Posted by: Fred | 02 December 2008 at 12:41 PM
Somewhere between 28-34% of the electorate still believes that Saddam was behind 9/11. How could this be in the information age? How could so many still believe that there were WMD's in Iraq?
Corporate owned Media with their own agenda.
Posted by: hope4usa | 02 December 2008 at 12:50 PM
That the DOE Intelligence Office failed to push harder against Langley and the infamous Mr. T. on the aluminum tubes issue will remain a black mark on its record -- a sad contrast to State/INR, who did push back in spite of having much less technical expertise upon which to draw.

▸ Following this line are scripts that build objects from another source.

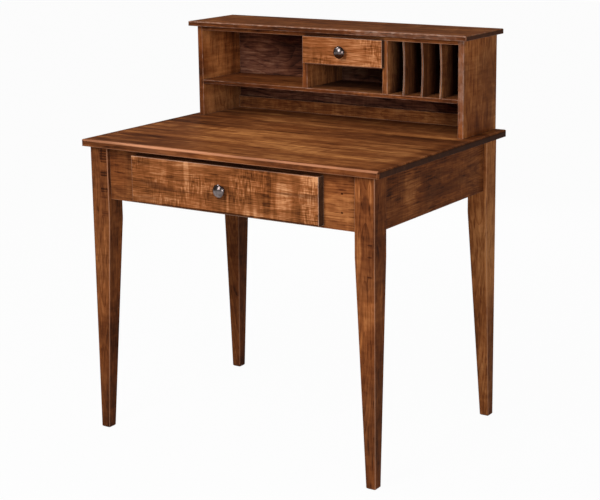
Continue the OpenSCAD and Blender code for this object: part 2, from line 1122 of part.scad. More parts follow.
module desk_drawer_bottom() {
    color(ply)
        in_desk_box()
            box_bottom(desk_box);
}

module desk_drawer_knob() {
    color(pewter)
        translate([0, desk_face_y, desk_knob_z])
            rotate([90, 0, 0])
                knob();
}

module desk_drawer_knob_screw() {
    color(steel)
        knob_screw_place(0, desk_box_y, desk_box, desk_knob_z)
            screw(drawer_board_t + drawer_front_t + knob_bite);
}

module desk_drawer_front_screws() {
    color(steel)
        in_desk_box()
            box_front_screws(desk_box, front_screw_inset, front_screw_rise)
                screw(drawer_board_t + front_bite);
}

// Hutch drawer, closed

module in_small_box() {
    translate([small_mid_x - box_w(small_box) / 2, small_box_y, small_box_z])
        children();
}

module hutch_drawer_front() {
    color(wood_light)
        difference() {
            translate([small_mid_x - small_face_w / 2, small_face_y, small_face_z0])
                eased_front([small_face_w, small_front_t, small_face_h], board_ease);
            small_front_screw_holes();
            small_knob_screw_hole();
        }
}

module small_front_screw_holes() {
    in_small_box()
        box_front_screws(small_box, small_screw_inset, 0)
            screw_hole(small_board_t + small_front_bite);
}

module small_knob_screw_hole() {
    knob_screw_place(small_mid_x, small_box_y, small_box, small_knob_z)
        screw_hole(small_board_t + small_front_t + knob_bite);
}

module hutch_drawer_box_front() {
    color(box_wood)
        difference() {
            in_small_box()
                box_front(small_box);
            small_front_screw_holes();
            small_knob_screw_hole();
        }
}

module hutch_drawer_side_left() {
    color(box_wood)
        in_small_box()
            box_side_left(small_box);
}

module hutch_drawer_side_right() {
    color(box_wood)
        in_small_box()
            box_side_right(small_box);
}

module hutch_drawer_back() {
    color(box_wood)
        in_small_box()
            box_back(small_box);
}

module hutch_drawer_bottom() {
    color(ply)
        in_small_box()
            box_bottom(small_box);
}

module hutch_drawer_knob() {
    color(pewter)
        translate([small_mid_x, small_face_y, small_knob_z])
            rotate([90, 0, 0])
                knob();
}

module hutch_drawer_knob_screw() {
    color(steel)
        knob_screw_place(small_mid_x, small_box_y, small_box, small_knob_z)
            screw(small_board_t + small_front_t + knob_bite);
}

module hutch_drawer_front_screws() {
    color(steel)
        in_small_box()
            box_front_screws(small_box, small_screw_inset, 0)
                screw(small_board_t + small_front_bite);
}

desk_top();
leg_front_left();
leg_front_right();
leg_back_left();
leg_back_right();
front_apron();
side_apron_left();
side_apron_right();
back_apron();
drawer_runner_left();
drawer_runner_right();
drawer_kicker_left();
drawer_kicker_right();
top_buttons();
button_screws();
hutch_dowels();
hutch_side_left();
hutch_side_right();
hutch_top();
hutch_subtop();
hutch_shelf();
hutch_upright_left();
hutch_upright_right();
hutch_drawer_shelf();
letter_divider_1();
letter_divider_2();
letter_divider_3();
hutch_back_panel();
hutch_back_rail();
desk_drawer_front();
desk_drawer_box_front();
desk_drawer_side_left();
desk_drawer_side_right();
desk_drawer_back();
desk_drawer_bottom();
desk_drawer_knob();
desk_drawer_knob_screw();
desk_drawer_front_screws();
hutch_drawer_front();
hutch_drawer_box_front();
hutch_drawer_side_left();
hutch_drawer_side_right();
hutch_drawer_back();
hutch_drawer_bottom();
hutch_drawer_knob();
hutch_drawer_knob_screw();
hutch_drawer_front_screws();
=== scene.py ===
"""Looks of the shaker writing desk: its stained maple, its knobs and screws, and the studio."""

import logging
import math
from dataclasses import dataclass, replace
from enum import Enum
from functools import cache
from typing import Union

import bmesh
import bpy
from bmesh.types import BMesh, BMVert
from bpy.types import Material, NodeSocket, Object, World
from mathutils import Matrix, Vector


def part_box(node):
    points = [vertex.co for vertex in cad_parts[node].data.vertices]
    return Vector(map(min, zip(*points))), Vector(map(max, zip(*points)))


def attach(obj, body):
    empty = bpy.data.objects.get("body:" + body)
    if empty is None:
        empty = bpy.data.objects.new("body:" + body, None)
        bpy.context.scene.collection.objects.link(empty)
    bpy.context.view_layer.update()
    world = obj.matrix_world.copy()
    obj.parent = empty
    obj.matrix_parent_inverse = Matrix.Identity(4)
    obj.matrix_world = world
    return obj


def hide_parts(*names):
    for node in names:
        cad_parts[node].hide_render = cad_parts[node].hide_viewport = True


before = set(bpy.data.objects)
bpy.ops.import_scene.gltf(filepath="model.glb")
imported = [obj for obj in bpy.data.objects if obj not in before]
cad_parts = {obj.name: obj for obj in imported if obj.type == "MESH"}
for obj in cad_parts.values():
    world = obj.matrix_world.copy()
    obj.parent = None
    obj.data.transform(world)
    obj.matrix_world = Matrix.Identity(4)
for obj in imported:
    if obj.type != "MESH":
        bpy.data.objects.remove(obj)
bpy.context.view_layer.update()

LOG = logging.getLogger("desk")
DESK = "desk"
DESK_DRAWER = "desk_drawer"
HUTCH_DRAWER = "hutch_drawer"

Colour = tuple[float, float, float, float]
Value = Union["Sock", float]

WHITE = (1.0, 1.0, 1.0, 1.0)
PAPER = (0.5, 0.5, 0.5, 1.0)
# In metres: how close points are merged, and how close to a plane a point counts as on it.
MERGE = 1e-6
FLAT = 1e-7
# The angle in degrees above which an edge stays crisp.
SHARP_EDGE = 35.0


def linear(code: str) -> Colour:
    """Turns a screen colour of six hexadecimal digits into the linear colour that a shader takes."""
    parts = [int(code[i:i + 2], 16) / 255 for i in (0, 2, 4)]
    return (*(p / 12.92 if p <= 0.04045 else ((p + 0.055) / 1.055) ** 2.4 for p in parts), 1.0)


class Sock:
    """A shader socket that takes part in Python arithmetic."""

    def __init__(self, graph: "Graph", socket: NodeSocket) -> None:
        """Keeps the socket and the graph that its node is in."""
        self.graph = graph
        self.socket = socket

    def out(self, name: str) -> "Sock":
        """Gives another output of the same node."""
        return Sock(self.graph, self.socket.node.outputs[name])

    def maths(self, operation: str, *values: Value, clamp: bool = False) -> "Sock":
        """Adds a Math node that starts from this socket. Its result can be held from 0 to 1."""
        inputs = dict(enumerate((self, *values)))
        return self.graph.node("Math", inputs, operation=operation, use_clamp=clamp)

    def __add__(self, other: Value) -> "Sock":
        """Adds a socket or a number."""
        return self.maths("ADD", other)

    __radd__ = __add__

    def __mul__(self, other: Value) -> "Sock":
        """Multiplies by a socket or a number."""
        return self.maths("MULTIPLY", other)

    __rmul__ = __mul__

    def __sub__(self, other: Value) -> "Sock":
        """Subtracts a socket or a number."""
        return self.maths("SUBTRACT", other)

    def __rsub__(self, other: float) -> "Sock":
        """Subtracts this socket from a number."""
        return self.graph.node("Math", {0: other, 1: self}, operation="SUBTRACT")

    def __gt__(self, other: Value) -> "Sock":
        """Gives 1 where this socket is the greater, and 0 elsewhere."""
        return self.maths("GREATER_THAN", other)

    def __pow__(self, exponent: float) -> "Sock":
        """Raises this socket to a power."""
        return self.maths("POWER", exponent)

    def __abs__(self) -> "Sock":
        """Drops the sign."""
        return self.maths("ABSOLUTE")

    def step(self, low: float, high: float) -> "Sock":
        """Rises smoothly from 0 at low to 1 at high, which may be the lower of the two."""
        ends = (low, high, 0.0, 1.0) if low < high else (high, low, 1.0, 0.0)
        return self.graph.node("MapRange", dict(enumerate((self, *ends))), interpolation_type="SMOOTHSTEP")


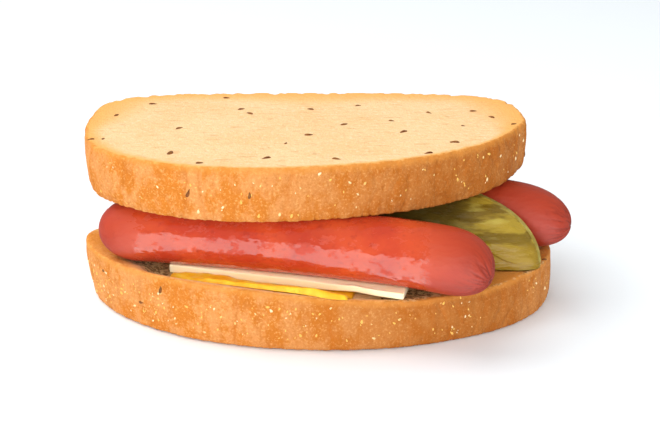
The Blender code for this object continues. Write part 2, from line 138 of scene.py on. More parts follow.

But the real regret I have is not so much the wrong call on WMDs -- most of us in the IC thought it likely that Iraq had some chemical weapon stocks and some half-baked R&D programs -- but the collective unwillingness to challenge the administration on the linkage of those mythical WMDs with a clear and present threat to the US and its Mideast partners. Iraq was militarily contained, inspections were in progress, why the sudden urgency to invade?
What's that old joke about why does a dog lick its balls?
Posted by: Ralph H. | 02 December 2008 at 01:41 PM
Its a shame that mrs. Clinton seems to not want to make any serious investigations into the rampant corruption and torture during the last 8 years. The Sassamans of the universe should be purged.
Posted by: fnord | 02 December 2008 at 02:05 PM
"Mr.Bush....a Mr.Hans Blix is on line two and he sounds angry"
Posted by: spacetrucker | 02 December 2008 at 02:24 PM
So what happened to the self-serving leaders in the intelligence community?
Many are still drinking out of the Federal trough,
others are standing in line to join the new government. Until accountability returns to our society I have little hope.
Posted by: Ron | 02 December 2008 at 04:22 PM
Mea culpa. I had no faith in Bush's judgment, but I was somewhat reassured by Cheney, Rumsfeld, and Powell, who seemed like smart, experienced people (at first look). I recall commenting to someone that they must be convinced that Iraq had WMD, since if that turned out to be false, Bush would never be re-elected in 2004.